◆ TASK PROMPT: Show all lines of the listing that hold the word "handed".

◆ DATA:
----------------
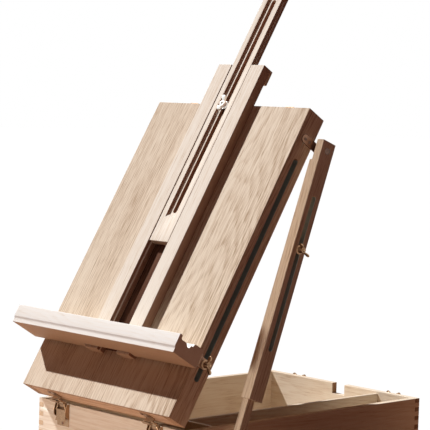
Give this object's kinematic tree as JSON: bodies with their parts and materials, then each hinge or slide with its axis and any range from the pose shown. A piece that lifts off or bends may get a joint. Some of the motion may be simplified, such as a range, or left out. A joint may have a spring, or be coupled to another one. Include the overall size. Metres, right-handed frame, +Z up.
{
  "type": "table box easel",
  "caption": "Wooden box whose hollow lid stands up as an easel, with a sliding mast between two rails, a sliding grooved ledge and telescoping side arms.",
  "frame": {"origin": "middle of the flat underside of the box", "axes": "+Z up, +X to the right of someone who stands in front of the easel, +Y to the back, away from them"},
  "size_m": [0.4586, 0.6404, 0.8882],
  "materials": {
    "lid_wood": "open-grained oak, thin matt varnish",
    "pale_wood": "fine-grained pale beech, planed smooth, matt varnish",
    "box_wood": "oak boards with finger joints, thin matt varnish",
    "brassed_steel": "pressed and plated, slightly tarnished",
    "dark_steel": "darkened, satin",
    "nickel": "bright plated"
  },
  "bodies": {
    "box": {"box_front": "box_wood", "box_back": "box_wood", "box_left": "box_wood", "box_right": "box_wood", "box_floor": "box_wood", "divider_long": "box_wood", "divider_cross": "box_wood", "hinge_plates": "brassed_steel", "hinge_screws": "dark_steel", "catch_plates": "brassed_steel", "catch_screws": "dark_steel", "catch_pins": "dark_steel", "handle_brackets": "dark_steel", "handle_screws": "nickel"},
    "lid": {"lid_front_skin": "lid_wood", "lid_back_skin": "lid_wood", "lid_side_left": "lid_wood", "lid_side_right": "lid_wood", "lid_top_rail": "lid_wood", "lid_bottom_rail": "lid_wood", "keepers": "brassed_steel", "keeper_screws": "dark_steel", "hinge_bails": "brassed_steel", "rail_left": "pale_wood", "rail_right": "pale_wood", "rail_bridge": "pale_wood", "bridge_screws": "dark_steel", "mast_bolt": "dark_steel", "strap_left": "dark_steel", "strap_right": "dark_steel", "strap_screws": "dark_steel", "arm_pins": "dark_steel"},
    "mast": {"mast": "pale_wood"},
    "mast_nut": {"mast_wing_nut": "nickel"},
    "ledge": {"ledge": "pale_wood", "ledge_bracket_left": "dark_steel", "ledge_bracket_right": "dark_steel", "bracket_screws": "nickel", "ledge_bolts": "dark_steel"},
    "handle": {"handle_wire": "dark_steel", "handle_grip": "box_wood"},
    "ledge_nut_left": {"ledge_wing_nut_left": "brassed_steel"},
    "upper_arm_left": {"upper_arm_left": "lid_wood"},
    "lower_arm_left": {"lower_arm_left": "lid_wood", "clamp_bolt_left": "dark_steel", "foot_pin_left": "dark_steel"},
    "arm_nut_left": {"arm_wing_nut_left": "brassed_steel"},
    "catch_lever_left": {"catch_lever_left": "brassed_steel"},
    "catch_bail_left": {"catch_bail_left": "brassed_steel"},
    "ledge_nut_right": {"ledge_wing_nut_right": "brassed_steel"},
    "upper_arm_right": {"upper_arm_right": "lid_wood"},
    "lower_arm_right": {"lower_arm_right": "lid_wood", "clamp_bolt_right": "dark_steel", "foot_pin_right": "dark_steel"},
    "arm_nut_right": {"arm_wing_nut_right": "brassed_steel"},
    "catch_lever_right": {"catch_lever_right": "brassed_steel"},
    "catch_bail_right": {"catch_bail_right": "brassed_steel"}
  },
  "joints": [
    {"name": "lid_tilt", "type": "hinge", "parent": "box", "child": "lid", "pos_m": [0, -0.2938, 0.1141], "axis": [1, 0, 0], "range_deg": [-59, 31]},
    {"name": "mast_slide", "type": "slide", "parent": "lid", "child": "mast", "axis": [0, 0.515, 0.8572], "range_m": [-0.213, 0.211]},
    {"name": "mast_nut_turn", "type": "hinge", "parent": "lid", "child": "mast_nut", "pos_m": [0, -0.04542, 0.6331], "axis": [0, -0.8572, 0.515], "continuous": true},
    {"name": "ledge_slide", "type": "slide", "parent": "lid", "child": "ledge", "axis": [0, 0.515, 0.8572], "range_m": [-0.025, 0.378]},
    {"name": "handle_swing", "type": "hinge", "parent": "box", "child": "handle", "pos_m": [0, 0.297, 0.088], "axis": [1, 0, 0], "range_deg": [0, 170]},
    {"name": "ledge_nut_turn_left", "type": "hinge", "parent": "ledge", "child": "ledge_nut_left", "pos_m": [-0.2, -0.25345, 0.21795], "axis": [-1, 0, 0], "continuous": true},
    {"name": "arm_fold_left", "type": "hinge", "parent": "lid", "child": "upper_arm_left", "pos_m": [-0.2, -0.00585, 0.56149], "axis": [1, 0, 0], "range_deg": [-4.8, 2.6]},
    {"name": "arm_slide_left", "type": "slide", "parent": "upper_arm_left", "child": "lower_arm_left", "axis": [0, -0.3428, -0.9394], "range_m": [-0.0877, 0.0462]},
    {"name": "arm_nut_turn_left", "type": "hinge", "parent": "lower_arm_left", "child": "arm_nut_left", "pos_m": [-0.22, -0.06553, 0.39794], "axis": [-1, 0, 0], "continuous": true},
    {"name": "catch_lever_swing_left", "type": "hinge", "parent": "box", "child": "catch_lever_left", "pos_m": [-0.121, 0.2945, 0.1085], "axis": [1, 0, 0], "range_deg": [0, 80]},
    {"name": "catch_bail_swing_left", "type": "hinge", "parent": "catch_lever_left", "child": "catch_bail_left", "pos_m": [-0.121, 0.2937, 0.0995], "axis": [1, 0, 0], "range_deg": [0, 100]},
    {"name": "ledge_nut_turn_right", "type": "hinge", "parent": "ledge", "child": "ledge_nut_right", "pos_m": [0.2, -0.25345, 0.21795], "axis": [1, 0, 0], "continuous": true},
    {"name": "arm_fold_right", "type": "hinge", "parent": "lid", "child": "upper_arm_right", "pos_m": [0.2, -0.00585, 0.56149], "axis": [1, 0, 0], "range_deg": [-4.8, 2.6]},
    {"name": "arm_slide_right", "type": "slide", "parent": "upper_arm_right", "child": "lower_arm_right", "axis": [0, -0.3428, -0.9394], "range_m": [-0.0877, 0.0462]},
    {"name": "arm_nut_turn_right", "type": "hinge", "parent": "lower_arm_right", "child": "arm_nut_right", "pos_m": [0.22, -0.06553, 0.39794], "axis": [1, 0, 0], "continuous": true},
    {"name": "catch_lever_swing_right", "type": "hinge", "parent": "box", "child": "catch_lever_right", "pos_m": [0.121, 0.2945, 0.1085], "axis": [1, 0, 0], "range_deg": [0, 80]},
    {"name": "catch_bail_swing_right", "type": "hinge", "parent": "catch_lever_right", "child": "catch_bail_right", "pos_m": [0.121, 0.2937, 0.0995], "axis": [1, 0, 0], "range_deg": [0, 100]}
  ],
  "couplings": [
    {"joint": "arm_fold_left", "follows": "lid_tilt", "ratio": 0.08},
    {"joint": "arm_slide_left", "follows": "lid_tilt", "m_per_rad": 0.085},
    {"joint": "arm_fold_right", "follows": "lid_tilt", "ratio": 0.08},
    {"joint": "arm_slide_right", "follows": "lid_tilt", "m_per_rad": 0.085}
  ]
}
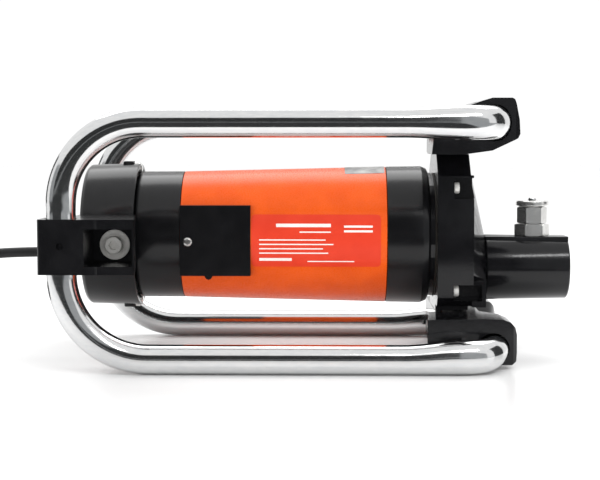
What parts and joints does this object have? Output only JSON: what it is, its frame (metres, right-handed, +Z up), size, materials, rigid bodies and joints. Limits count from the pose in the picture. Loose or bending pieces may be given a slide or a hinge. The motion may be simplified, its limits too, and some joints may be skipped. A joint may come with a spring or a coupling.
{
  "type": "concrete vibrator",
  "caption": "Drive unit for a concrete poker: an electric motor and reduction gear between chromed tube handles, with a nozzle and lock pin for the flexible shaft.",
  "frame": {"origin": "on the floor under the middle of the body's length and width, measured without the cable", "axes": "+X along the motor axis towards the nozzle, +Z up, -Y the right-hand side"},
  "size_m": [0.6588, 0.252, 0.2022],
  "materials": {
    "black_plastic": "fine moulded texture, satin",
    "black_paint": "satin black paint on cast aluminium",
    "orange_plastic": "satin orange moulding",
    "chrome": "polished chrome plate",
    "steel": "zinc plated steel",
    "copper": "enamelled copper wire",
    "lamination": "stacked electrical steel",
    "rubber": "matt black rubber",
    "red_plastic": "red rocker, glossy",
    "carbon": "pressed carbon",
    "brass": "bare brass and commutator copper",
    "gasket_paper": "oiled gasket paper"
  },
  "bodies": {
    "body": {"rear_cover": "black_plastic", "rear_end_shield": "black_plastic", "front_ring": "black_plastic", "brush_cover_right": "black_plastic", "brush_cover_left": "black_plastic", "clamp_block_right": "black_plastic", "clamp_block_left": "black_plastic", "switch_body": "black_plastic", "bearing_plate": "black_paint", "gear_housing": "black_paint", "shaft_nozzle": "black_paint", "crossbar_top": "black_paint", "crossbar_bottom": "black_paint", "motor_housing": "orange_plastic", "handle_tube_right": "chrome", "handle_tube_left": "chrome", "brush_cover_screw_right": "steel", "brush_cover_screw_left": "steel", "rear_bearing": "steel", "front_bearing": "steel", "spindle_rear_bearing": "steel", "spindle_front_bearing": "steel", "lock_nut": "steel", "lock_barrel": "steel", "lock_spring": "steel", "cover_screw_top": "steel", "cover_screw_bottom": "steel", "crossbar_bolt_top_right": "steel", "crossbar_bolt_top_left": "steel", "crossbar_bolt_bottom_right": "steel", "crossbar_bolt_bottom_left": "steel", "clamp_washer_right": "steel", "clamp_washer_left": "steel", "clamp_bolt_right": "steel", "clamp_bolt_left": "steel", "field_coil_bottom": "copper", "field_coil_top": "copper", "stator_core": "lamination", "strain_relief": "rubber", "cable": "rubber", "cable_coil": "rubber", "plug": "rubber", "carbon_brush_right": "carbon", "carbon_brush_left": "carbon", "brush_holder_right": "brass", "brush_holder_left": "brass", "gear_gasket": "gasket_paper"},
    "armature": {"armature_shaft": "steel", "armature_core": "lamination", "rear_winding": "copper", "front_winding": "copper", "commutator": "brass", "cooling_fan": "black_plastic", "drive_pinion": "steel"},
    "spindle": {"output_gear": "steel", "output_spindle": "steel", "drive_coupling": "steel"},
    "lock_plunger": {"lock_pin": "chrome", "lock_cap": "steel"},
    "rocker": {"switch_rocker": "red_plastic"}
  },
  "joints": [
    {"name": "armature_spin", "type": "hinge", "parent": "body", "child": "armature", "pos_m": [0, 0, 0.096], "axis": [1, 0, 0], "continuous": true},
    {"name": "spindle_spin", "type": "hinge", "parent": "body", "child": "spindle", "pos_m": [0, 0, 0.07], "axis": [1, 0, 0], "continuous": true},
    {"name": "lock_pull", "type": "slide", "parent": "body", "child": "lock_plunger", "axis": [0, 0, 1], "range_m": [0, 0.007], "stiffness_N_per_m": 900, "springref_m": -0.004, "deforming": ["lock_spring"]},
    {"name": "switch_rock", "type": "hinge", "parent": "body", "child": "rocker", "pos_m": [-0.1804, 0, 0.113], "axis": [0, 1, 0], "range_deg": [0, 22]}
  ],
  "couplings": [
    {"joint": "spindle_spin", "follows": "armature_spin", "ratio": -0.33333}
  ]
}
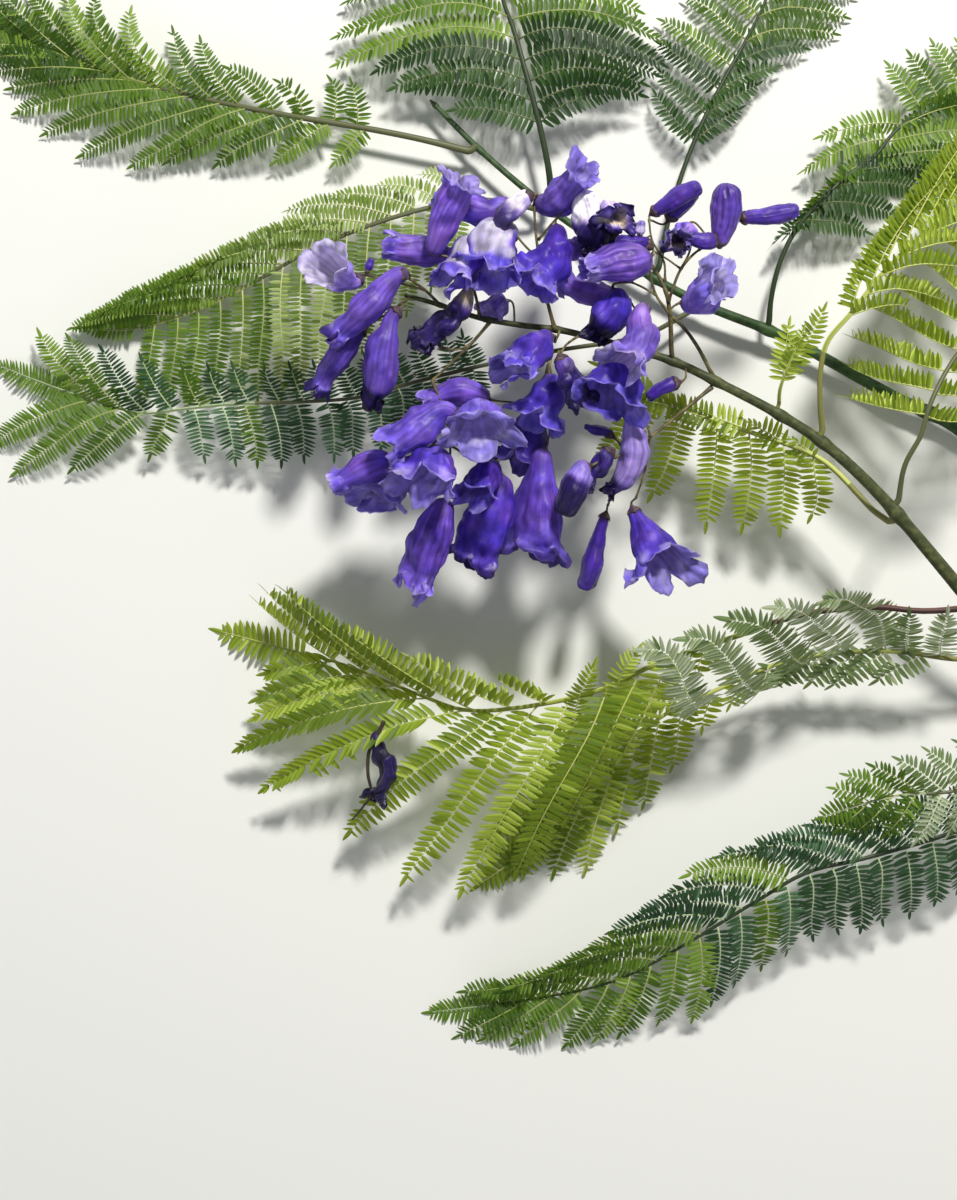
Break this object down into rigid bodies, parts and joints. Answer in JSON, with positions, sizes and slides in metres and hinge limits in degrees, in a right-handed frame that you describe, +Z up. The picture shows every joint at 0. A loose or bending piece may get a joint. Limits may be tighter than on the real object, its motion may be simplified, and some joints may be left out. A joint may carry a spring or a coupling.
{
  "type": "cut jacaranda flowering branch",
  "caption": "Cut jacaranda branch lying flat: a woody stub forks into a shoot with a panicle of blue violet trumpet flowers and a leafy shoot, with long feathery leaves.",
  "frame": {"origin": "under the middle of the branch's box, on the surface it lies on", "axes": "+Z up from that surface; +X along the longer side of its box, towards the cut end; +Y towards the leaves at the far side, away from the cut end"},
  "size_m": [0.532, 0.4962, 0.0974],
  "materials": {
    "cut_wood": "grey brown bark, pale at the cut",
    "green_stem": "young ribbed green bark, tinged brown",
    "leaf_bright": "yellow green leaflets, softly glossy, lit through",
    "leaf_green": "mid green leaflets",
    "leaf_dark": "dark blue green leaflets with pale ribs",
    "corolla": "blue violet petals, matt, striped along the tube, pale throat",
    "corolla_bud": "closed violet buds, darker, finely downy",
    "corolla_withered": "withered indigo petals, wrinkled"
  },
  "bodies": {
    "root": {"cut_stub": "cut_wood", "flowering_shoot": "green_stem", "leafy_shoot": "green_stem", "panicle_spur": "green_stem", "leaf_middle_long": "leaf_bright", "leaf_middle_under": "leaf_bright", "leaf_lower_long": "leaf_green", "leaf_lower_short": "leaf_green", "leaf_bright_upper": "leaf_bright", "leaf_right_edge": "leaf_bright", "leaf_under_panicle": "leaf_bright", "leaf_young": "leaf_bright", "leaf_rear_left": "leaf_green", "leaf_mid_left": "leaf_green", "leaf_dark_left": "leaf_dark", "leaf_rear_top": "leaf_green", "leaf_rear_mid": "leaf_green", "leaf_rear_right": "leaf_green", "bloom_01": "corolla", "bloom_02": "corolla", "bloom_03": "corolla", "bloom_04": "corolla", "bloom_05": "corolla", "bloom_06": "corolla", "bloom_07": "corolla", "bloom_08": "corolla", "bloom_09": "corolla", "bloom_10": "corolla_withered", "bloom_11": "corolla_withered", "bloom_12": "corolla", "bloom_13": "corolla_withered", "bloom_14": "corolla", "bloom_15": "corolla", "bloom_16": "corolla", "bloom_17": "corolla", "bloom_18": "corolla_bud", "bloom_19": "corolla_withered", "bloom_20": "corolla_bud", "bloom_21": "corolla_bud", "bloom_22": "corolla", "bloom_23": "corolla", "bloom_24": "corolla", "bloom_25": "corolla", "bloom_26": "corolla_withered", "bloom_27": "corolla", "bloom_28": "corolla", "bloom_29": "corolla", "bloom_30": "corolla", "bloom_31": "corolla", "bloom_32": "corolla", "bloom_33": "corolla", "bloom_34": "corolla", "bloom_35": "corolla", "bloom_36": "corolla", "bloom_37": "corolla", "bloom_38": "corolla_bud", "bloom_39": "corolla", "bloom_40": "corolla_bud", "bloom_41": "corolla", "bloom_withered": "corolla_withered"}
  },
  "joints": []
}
----------------
◆ WRITTEN ANSWER:
Give this object's kinematic tree as JSON: bodies with their parts and materials, then each hinge or slide with its axis and any range from the pose shown. A piece that lifts off or bends may get a joint. Some of the motion may be simplified, such as a range, or left out. A joint may have a spring, or be coupled to another one. Include the overall size. Metres, right-handed frame, +Z up.
What parts and joints does this object have? Output only JSON: what it is, its frame (metres, right-handed, +Z up), size, materials, rigid bodies and joints. Limits count from the pose in the picture. Loose or bending pieces may be given a slide or a hinge. The motion may be simplified, its limits too, and some joints may be skipped. A joint may come with a spring or a coupling.
Break this object down into rigid bodies, parts and joints. Answer in JSON, with positions, sizes and slides in metres and hinge limits in degrees, in a right-handed frame that you describe, +Z up. The picture shows every joint at 0. A loose or bending piece may get a joint. Limits may be tighter than on the real object, its motion may be simplified, and some joints may be left out. A joint may carry a spring or a coupling.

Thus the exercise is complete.